● **Written request**
Show only lines that include "points".

** start of Information shown **

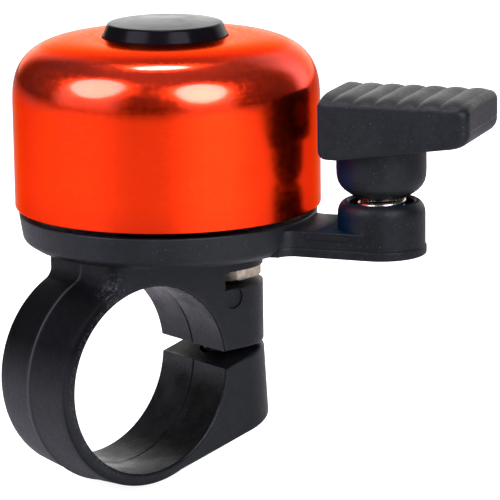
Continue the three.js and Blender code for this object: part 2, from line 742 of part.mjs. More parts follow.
export default bell;
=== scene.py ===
"""Looks of a handlebar bicycle bell: fine meshes, materials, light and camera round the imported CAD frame.

Every shape is drawn in millimetres from the centre of the handlebar bore, with the bar along Y
and the ring's split on the +X side, and is then carried into the row frame by PLACE. Parts of
the striker are drawn along the arm instead: u from the bell's axis, s across and z up.
"""

import json
import math

import bmesh
import bpy
from mathutils import Matrix, Quaternion, Vector

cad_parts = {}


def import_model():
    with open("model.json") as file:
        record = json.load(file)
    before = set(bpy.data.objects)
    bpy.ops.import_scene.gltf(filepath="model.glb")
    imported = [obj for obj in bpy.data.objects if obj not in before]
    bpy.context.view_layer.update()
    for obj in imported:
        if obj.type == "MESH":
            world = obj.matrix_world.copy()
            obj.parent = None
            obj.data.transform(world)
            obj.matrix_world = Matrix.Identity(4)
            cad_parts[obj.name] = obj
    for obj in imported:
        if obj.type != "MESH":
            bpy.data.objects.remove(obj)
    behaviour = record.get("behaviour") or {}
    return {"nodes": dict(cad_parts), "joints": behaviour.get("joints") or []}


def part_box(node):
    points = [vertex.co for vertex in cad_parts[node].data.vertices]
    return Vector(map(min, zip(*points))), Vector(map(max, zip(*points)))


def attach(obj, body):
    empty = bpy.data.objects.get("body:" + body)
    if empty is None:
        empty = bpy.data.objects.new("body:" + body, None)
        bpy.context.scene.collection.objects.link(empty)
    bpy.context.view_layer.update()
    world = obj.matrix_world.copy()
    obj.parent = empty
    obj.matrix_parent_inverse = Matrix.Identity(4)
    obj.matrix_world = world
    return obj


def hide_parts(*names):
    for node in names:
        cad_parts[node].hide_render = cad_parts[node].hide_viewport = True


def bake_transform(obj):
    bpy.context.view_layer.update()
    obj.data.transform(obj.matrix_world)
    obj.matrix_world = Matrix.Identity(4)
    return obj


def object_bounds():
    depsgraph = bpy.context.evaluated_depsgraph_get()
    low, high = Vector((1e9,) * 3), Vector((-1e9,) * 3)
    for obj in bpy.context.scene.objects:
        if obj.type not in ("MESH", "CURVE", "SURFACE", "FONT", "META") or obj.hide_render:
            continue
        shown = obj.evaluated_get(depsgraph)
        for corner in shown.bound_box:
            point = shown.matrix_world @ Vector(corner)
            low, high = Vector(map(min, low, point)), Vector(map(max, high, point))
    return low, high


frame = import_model()
cad_low, cad_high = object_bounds()

# ---- places taken from the frame ----

MM = 0.001
JOINTS = {joint["name"]: joint for joint in frame["joints"]}
STRAP_MIDDLE = 11.95  # from the bore's centre to the line where the ring flexes

HINGE = Vector(JOINTS["jaw_flex"]["pos_m"])
BORE = HINGE + Vector((STRAP_MIDDLE * MM, 0, 0))
PLACE = Matrix.Translation(BORE) @ Matrix.Scale(MM, 4)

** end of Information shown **

● **Output for this task**
    points = [vertex.co for vertex in cad_parts[node].data.vertices]
    return Vector(map(min, zip(*points))), Vector(map(max, zip(*points)))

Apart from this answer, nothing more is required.